Money serves as a store of value. To serve as a store of value, money needs to be durable and stable in value. Then it can be put aside and used to make a purchase later.
(If you want to learn more about defining money by its functions I recommend this text.)
So everything that serves the functions above can be called money. The prerequisite for something to be used as money is that people accept it as money. If all sellers decided that they would no longer accept notes and coins, then these would cease to be money. If they chose instead to accept chair legs as money, we would have to use chair legs that we would have to use when buying something.
But not everything is good for money.
There is an underlying requirement that something can be used as money: it has to be scarce (that's why chair legs wouldn’t work well).
Many things served as money in the past: gold, silver, sometimes even cigarettes and cocoa beans. The prerequisite was always that the items were scarce.
But scarcity does not mean that the amount has to stay the same. Change can be helpful to keep the value of the money (third function of money). In a dynamic economy, the amount of money has to change in order to keep the value of the money the same. To put it in a somewhat simplified way: if the money supply develops in parallel with the available goods and services, then its value remains stable.
Interim conclusion: Whether something is money is defined by whether something fulfills functions of money (medium of exchange, unit of account, store of value). In order to function as money, the following requirement must be met: The “something” must be scarce (but the scarcity must be adjustable), and people have to trust it in such a way that they believe it will keep its value. Only the credible limitation of the amount of money can turn something that has otherwise no value into money. For example, if people suspect that the owners of money (often state central banks today) will increase the amount of money sharply in the near future and thus decrease the value of money, people will not store that money. The money function "store of value" is then lost.
Now, let's apply these considerations about money to cryptocurrencies, short crypto.
A crypto is a collection of binary data which is designed to work as a medium of exchange.
This data has no value itself. All that code has to be accepted as money to become valuable. As we said, to become accepted as money this “something” has to be scarce, and people have to be convinced that it will remain scarce. That applies to crytos as well.

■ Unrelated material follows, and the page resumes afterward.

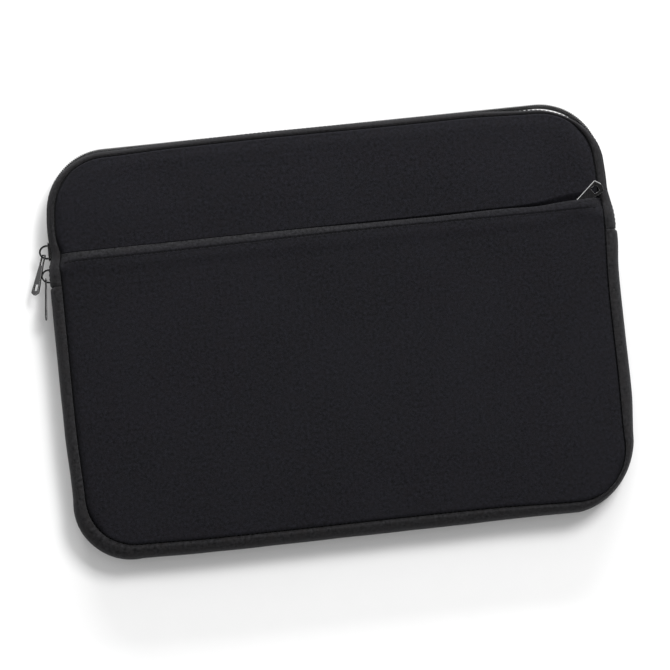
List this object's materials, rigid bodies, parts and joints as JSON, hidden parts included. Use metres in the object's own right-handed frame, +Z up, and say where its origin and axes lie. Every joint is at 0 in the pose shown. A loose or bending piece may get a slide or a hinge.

Bitcoin, the most famous crypto, is trying to achieve this in two ways: Firstly, the total amount of bitcoins is limited to 21 million (currently there are about 19 million bitcoins in circulation). That this self-restraint is credible, secondly, the production of digital money is very resource-intensive and complex. The production process is called mining and is performed using sophisticated hardware that solves an extremely complex computational math problem. And it is getting more complex, the more computing power participates. This is to keep bitcoin production at a stable rate (the last bitcoin is expected to be produced not before 2045).
With today so many people mining, a personal computer mining for bitcoin will get nothing. That is why so many computers are running simultaneously at my friend's apartment. (If you want to delve deeper into mining bitcoins I recommend reading this text.)
With all that in mind, was I right to tell my son that money is made with these computers?
Let's think again about what defines money: it's their functions. More than most other cryptocurrencies (there are thousands), Bitcoins work as a medium of exchange. Wikipedia, Microsoft, AT&T – a lot of companies accept Bitcoin as a legitimate source of funds. And it's easy to exchange bitcoins for another currency. In principle, bitcoins fulfil this monetary function.
There is a but, though. Only a few people use bitcoins as a medium of exchange. Because bitcoins are, above all, an object of speculation. People buy, hold and sell bitcoins because they want to make money, not to use it as money. They store it not to keep the value but hoping that the value will increase.
This is a problem. As long as bitcoin is primarily an object of speculation, it will not fulfil a central monetary function: the medium of exchange. And the “store of value” function neither since the price of bitcoins fluctuates extremely.
There is an absurdity in this crypto speculation. The greater the likelihood that a crypto will become money, the higher the price of this currency will rise. But as long as there is a lot of speculation with the crypto, it cannot become money.
Will the high value of the currency bitcoin (on Sunday, 2 January 2022, 13:09, one Bitcoin is worth 41.426,36 euros), therefore, fall sharply sooner or later? Not necessarily. But the production of bitcoins has to change so that it gains more and better money functions.
The amount of bitcoin should no longer be limited, but instead steadily expanded, roughly said parallel to the development of the global economy. That would dissolve the artificial scarcity and therefore reduce speculation. At the same time, buying and selling bitcoins and paying in this currency should be made much easier.
My guess: Those cryptos which do not take these steps, which just want to be an object of speculation, will sooner or later disappear from the market. Because they are of no use in themselves.
The American writer and humorist Ambrose Bierce (1842–1914) once wrote that money is a "blessing that is of no advantage to us excepting when we part with it." Cryptos will only be successful if their makers adhere to this insight. Only then will they become money. Only then will they be of lasting value.